-- start --
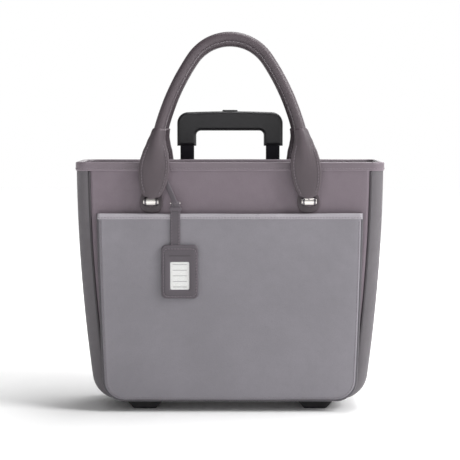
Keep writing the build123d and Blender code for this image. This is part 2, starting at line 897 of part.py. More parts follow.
with BuildPart() as release_spring:
    coil_height = spring_height - spring_wire
    with BuildLine(Plane((0, tube_centre_y, spring_bottom + spring_wire / 2))) as coil:
        Helix(coil_height / spring_turns, coil_height, spring_radius)
    coil_line = coil.wire()
    with BuildSketch(Plane(origin=coil_line @ 0, z_dir=coil_line % 0)):
        Circle(spring_wire / 2)
    sweep(path=coil_line, is_frenet=True)
save(release_spring, "release_spring")

# ------------------------------------------------------------ wheels
wheel_radius = wheel_diameter / 2
hub_radius = wheel_radius - tyre_thickness
arch_clear_radius = wheel_radius + wheel_arch_gap
cheek_inner = wheel_width / 2 + wheel_side_gap
flange_height = flange_top - flange_bottom


def disc(x, radius, half_width, mode=Mode.ADD):
    """A disc on the wheels' axle line, centred at x."""
    with Locations(Location((x, back_y, axle_z), (0, 90, 0))):
        Cylinder(radius, 2 * half_width, mode=mode)


def make_wheel(side, place):
    """Housing, tyre, hub and bearings of one wheel."""
    x = side * wheel_x
    with BuildPart() as housing:
        with Locations((x, back_y + (housing_rear - housing_front) / 2, ground_clearance)):
            Box(
                2 * housing_half,
                housing_front + housing_rear,
                housing_top - ground_clearance,
                align=(Align.CENTER, Align.CENTER, Align.MIN),
            )
        rear_edges = housing.faces().sort_by(Axis.Y)[-1].edges().filter_by(Axis.X)
        fillet(rear_edges.sort_by(Axis.Z)[-1], housing_rear - flange_thickness)
        with BuildSketch(upright(back_y)):
            with Locations((x, flange_bottom + flange_height / 2)):
                RectangleRounded(flange_width, flange_height, screw_inset)
        extrude(amount=-flange_thickness)
        disc(x, arch_clear_radius, cheek_inner, Mode.SUBTRACT)
        disc(x, axle_diameter / 2, housing_half, Mode.SUBTRACT)
        with BuildSketch(upright(back_y)):
            with Locations(*flange_screw_places(side)):
                Circle(screw_diameter / 2)
        extrude(amount=-flange_thickness, mode=Mode.SUBTRACT)
    save(housing, f"wheel_housing_{place}")

    with BuildPart() as tyre:
        disc(x, wheel_radius, wheel_width / 2)
        fillet(tyre.edges().filter_by(GeomType.CIRCLE), tyre_edge_radius)
        disc(x, hub_radius, wheel_width, Mode.SUBTRACT)
    save(tyre, f"tyre_{place}")

    with BuildPart() as hub:
        disc(x, hub_radius, wheel_width / 2)
        for end in sides:
            recess_x = x + end * (wheel_width / 2 - hub_recess / 2)
            with Locations(Location((recess_x, back_y, axle_z), (0, 90, 0))):
                Cylinder(hub_radius - hub_rim, hub_recess, mode=Mode.SUBTRACT)
                Cylinder(bearing_outer / 2 + hub_shoulder, hub_recess)
            seat_x = x + end * (wheel_width / 2 - bearing_width / 2)
            disc(seat_x, bearing_outer / 2, bearing_width / 2, Mode.SUBTRACT)
        disc(x, bearing_outer / 2 - hub_shoulder, wheel_width, Mode.SUBTRACT)
    save(hub, f"wheel_hub_{place}")

    with BuildPart() as bearings:
        for end in sides:
            disc(x + end * (wheel_width - bearing_width) / 2, bearing_outer / 2, bearing_width / 2)
        disc(x, axle_diameter / 2 + running_clearance, wheel_width, Mode.SUBTRACT)
    save(bearings, f"wheel_bearings_{place}")


for side, place in zip(sides, ("left", "right")):
    make_wheel(side, place)

with BuildPart() as wheel_axles:
    for side in sides:
        disc(side * wheel_x, axle_diameter / 2, housing_half)
save(wheel_axles, "wheel_axles")

with BuildPart() as housing_screws:
    for side in sides:
        with BuildSketch(upright(back_y + flange_thickness)):
            with Locations(*flange_screw_places(side)):
                Circle(screw_diameter / 2)
        extrude(amount=flange_thickness + wall)
        with BuildSketch(upright(back_y + flange_thickness)):
            with Locations(*flange_screw_places(side)):
                Circle(screw_head_diameter / 2)
        extrude(amount=-screw_head_height)
save(housing_screws, "housing_screws")

# ------------------------------------------------------------ front feet
foot_front = foot_y - foot_depth / 2
screw_seat = 2 * foot_screw_recess

for side, place in zip(sides, ("left", "right")):
    with BuildPart() as foot:
        with BuildSketch(upright(foot_front)):
            with Locations((side * foot_x, 0)):
                Trapezoid(
                    foot_top_width,
                    ground_clearance,
                    foot_slope,
                    rotation=180,
                    align=(Align.CENTER, Align.MAX),
                )
        extrude(amount=-foot_depth)
        fillet(foot.faces().sort_by(Axis.Z)[0].edges(), foot_edge_radius)
        with BuildSketch(Plane.XY):
            with Locations((side * foot_x, foot_y)):
                with GridLocations(foot_screw_spacing, 0, 2, 1):
                    Circle(foot_screw_head / 2)
        extrude(amount=screw_seat, mode=Mode.SUBTRACT)
        with BuildSketch(Plane.XY):
            with Locations((side * foot_x, foot_y)):
                with GridLocations(foot_screw_spacing, 0, 2, 1):
                    Circle(foot_screw_diameter / 2)
        extrude(amount=ground_clearance, mode=Mode.SUBTRACT)
    save(foot, f"front_foot_{place}")

with BuildPart() as foot_screws:
    for side in sides:
        with Locations((side * foot_x, foot_y, foot_screw_recess)):
            with GridLocations(foot_screw_spacing, 0, 2, 1):
                Cylinder(
                    foot_screw_head / 2,
                    screw_seat - foot_screw_recess,
                    align=(Align.CENTER, Align.CENTER, Align.MIN),
                )
                Cylinder(
                    foot_screw_diameter / 2,
                    ground_clearance + wall - foot_screw_recess,
                    align=(Align.CENTER, Align.CENTER, Align.MIN),
                )
save(foot_screws, "foot_screws")

# ------------------------------------------------------------ luggage tag
tag_z = rim_z - tag_pivot_drop
tag_y = pocket_y - pocket_binding_proud - tag_gap - tag_strap_thickness / 2
anchor_z = rim_z - anchor_drop - ear_radius
anchor_y = front_y - anchor_standoff
barrel_length = (tag_strap_width - tag_loop_width) / 2 - tag_barrel_gap
strap_head = tag_z - tag_barrel_diameter / 2 - tag_barrel_gap
holder_top = tag_z - holder_drop
holder_back = tag_y + tag_strap_thickness / 2
window_z = holder_top - holder_height + window_bottom + window_height / 2


def rod(x, y, z, radius, length, mode=Mode.ADD):
    """A round bar along X."""
    with Locations(Location((x, y, z), (0, 90, 0))):
        Cylinder(radius, length, mode=mode)


with BuildPart() as tag_anchor:
    with BuildSketch(upright(front_y)):
        with Locations((anchor_x, anchor_z)):
            Rectangle(anchor_width + 2 * anchor_ear, anchor_plate_height)
    extrude(amount=anchor_plate_thickness)
    for end in sides:
        with BuildSketch(Plane.YZ.offset(anchor_x + end * (anchor_width + anchor_ear) / 2)):
            with Locations((front_y - anchor_standoff / 2, anchor_z)):
                Rectangle(anchor_standoff, anchor_bar_diameter)
            with Locations((anchor_y, anchor_z)):
                Circle(anchor_bar_diameter / 2)
        extrude(amount=anchor_ear / 2, both=True)
    rod(anchor_x, anchor_y, anchor_z, anchor_bar_diameter / 2, anchor_width)
save(tag_anchor, "tag_anchor")

loop_rise = anchor_z - tag_z
loop_lean = anchor_y - tag_y
loop_length = (loop_rise**2 + loop_lean**2) ** 0.5
loop_plane = Plane(
    origin=(tag_x, tag_y, tag_z), x_dir=(1, 0, 0), z_dir=(0, -loop_rise, loop_lean)
)

with BuildSketch() as loop_centre:
    with BuildLine():
        Polyline(
            (anchor_x - tag_x, loop_length - 2 * loop_neck),
            (anchor_x - tag_x + 2 * loop_neck, loop_length - 2.4 * loop_neck),
            (loop_bow, loop_length / 2),
            (0, 1.7 * loop_neck),
            (-tag_strap_width / 2 - loop_bow, 1.7 * loop_neck),
            (anchor_x - tag_x + loop_bow, loop_length * 0.4),
            close=True,
        )
    make_face()
loop_outer = offset(loop_centre.sketch, amount=tag_loop_width / 2, mode=Mode.PRIVATE)
loop_inner = offset(loop_centre.sketch, amount=-tag_loop_width / 2, mode=Mode.PRIVATE)

with BuildPart() as tag_loop:
    with BuildSketch(loop_plane):
        add(loop_outer)
        add(loop_inner, mode=Mode.SUBTRACT)
        Rectangle(tag_loop_width, 2 * loop_neck, align=(Align.CENTER, Align.MIN))
        with Locations((anchor_x - tag_x, loop_length)):
            Rectangle(loop_barrel_length, 2 * loop_neck, align=(Align.CENTER, Align.MAX))
    extrude(amount=tag_loop_thickness / 2, both=True)
    rod(anchor_x, anchor_y, anchor_z, loop_barrel_diameter / 2, loop_barrel_length)
    rod(tag_x, tag_y, tag_z, tag_barrel_diameter / 2, tag_loop_width)
    rod(anchor_x, anchor_y, anchor_z, anchor_bar_diameter / 2, anchor_width, Mode.SUBTRACT)
    rod(tag_x, tag_y, tag_z, tag_bar_diameter / 2, tag_strap_width, Mode.SUBTRACT)
save(tag_loop, "tag_loop")

with BuildPart() as tag_bar:
    rod(tag_x, tag_y, tag_z, tag_bar_diameter / 2, tag_strap_width)
save(tag_bar, "tag_bar")

with BuildPart() as tag_strap:
    with BuildSketch(upright(tag_y)):
        with Locations((tag_x, strap_head)):
            Rectangle(tag_strap_width, tag_strap_length, align=(Align.CENTER, Align.MAX))
        for end in sides:
            barrel_x = tag_x + end * (tag_strap_width - barrel_length) / 2
            with Locations((barrel_x, strap_head)):
                Rectangle(barrel_length, tag_z - strap_head, align=(Align.CENTER, Align.MIN))
    extrude(amount=tag_strap_thickness / 2, both=True)
    for end in sides:
        barrel_x = tag_x + end * (tag_strap_width - barrel_length) / 2
        rod(barrel_x, tag_y, tag_z, tag_barrel_diameter / 2, barrel_length)
    bore_radius = tag_bar_diameter / 2 + running_clearance
    rod(tag_x, tag_y, tag_z, bore_radius, 2 * tag_strap_width, Mode.SUBTRACT)
save(tag_strap, "tag_strap")

with BuildPart() as tag_keeper:
    with BuildSketch(Plane.XY.offset(strap_head - tag_keeper_drop - tag_keeper_height)):
        with Locations((tag_x, tag_y)):
            RectangleRounded(
                tag_strap_width + 2 * tag_keeper_thickness,
                tag_strap_thickness + 2 * tag_keeper_thickness,
                tag_keeper_thickness,
            )
            Rectangle(tag_strap_width, tag_strap_thickness, mode=Mode.SUBTRACT)
    extrude(amount=tag_keeper_height)
save(tag_keeper, "tag_keeper")

with BuildPart() as tag_holder:
    with BuildSketch(upright(holder_back)):
        with Locations((holder_x, holder_top - holder_height / 2)):
            RectangleRounded(holder_width, holder_height, holder_radius)
    extrude(amount=holder_thickness)
    fillet(tag_holder.faces().sort_by(Axis.Y)[0].edges(), holder_radius / 4)
    with BuildSketch(upright(holder_back - holder_thickness)):
        with Locations((holder_x, window_z)):
            Rectangle(window_width, window_height)
    extrude(amount=-(window_depth + card_thickness), mode=Mode.SUBTRACT)
    add(tag_strap.part, mode=Mode.SUBTRACT)
save(tag_holder, "tag_holder")

card_back = holder_back - holder_thickness + window_depth + card_thickness

with BuildPart() as tag_card:
    with BuildSketch(upright(card_back)):
        with Locations((holder_x, window_z)):
            Rectangle(window_width, window_height)
    extrude(amount=card_thickness)
save(tag_card, "tag_card")

with BuildPart() as tag_window:
    with BuildSketch(upright(card_back - card_thickness)):
        with Locations((holder_x, window_z)):
            Rectangle(window_width, window_height)
    extrude(amount=window_thickness)
save(tag_window, "tag_window")
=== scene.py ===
"""Visual model of the rolling laptop tote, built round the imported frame."""
import math

import bmesh
import bpy
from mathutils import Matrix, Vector, noise


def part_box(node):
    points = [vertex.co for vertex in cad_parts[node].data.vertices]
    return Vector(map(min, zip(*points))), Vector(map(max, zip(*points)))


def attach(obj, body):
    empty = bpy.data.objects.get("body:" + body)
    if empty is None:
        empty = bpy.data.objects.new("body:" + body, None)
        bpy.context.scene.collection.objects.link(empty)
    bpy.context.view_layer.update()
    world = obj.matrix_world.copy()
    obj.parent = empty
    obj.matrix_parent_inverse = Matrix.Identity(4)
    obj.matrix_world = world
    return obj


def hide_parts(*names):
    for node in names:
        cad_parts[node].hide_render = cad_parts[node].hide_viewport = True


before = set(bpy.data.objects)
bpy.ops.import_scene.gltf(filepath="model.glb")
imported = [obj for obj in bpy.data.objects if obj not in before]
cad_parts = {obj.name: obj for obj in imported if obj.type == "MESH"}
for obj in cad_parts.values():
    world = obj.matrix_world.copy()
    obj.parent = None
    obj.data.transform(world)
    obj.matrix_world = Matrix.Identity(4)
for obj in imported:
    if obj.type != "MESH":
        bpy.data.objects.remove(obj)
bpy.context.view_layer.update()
MM = 0.001
BAG_MIDDLE = Vector((0.0, 0.0, 0.18))
ACROSS = Vector((1, 0, 0))

# ---------------------------------------------------------------- sizes from the frame
shell_low, shell_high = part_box("side_gusset")
rim_low, rim_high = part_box("rim_binding")
pocket_low, pocket_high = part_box("front_pocket")
FRONT, BACK = shell_low.y, shell_high.y
LIFT, SHELL_TOP, RIM = shell_low.z, shell_high.z, rim_high.z
TOP_HALF = shell_high.x
DEPTH = BACK - FRONT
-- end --
§ **WHAT TO WORK ON**
Only the lines from the one containing "obj.matrix_world = Matrix.Identity(4)" to the one containing "ACROSS = Vector((1, 0, 0))" are to be printed, both ends included, exactly as written.

§ **RESULT OF THIS EXERCISE**
    obj.matrix_world = Matrix.Identity(4)
for obj in imported:
    if obj.type != "MESH":
        bpy.data.objects.remove(obj)
bpy.context.view_layer.update()
MM = 0.001
BAG_MIDDLE = Vector((0.0, 0.0, 0.18))
ACROSS = Vector((1, 0, 0))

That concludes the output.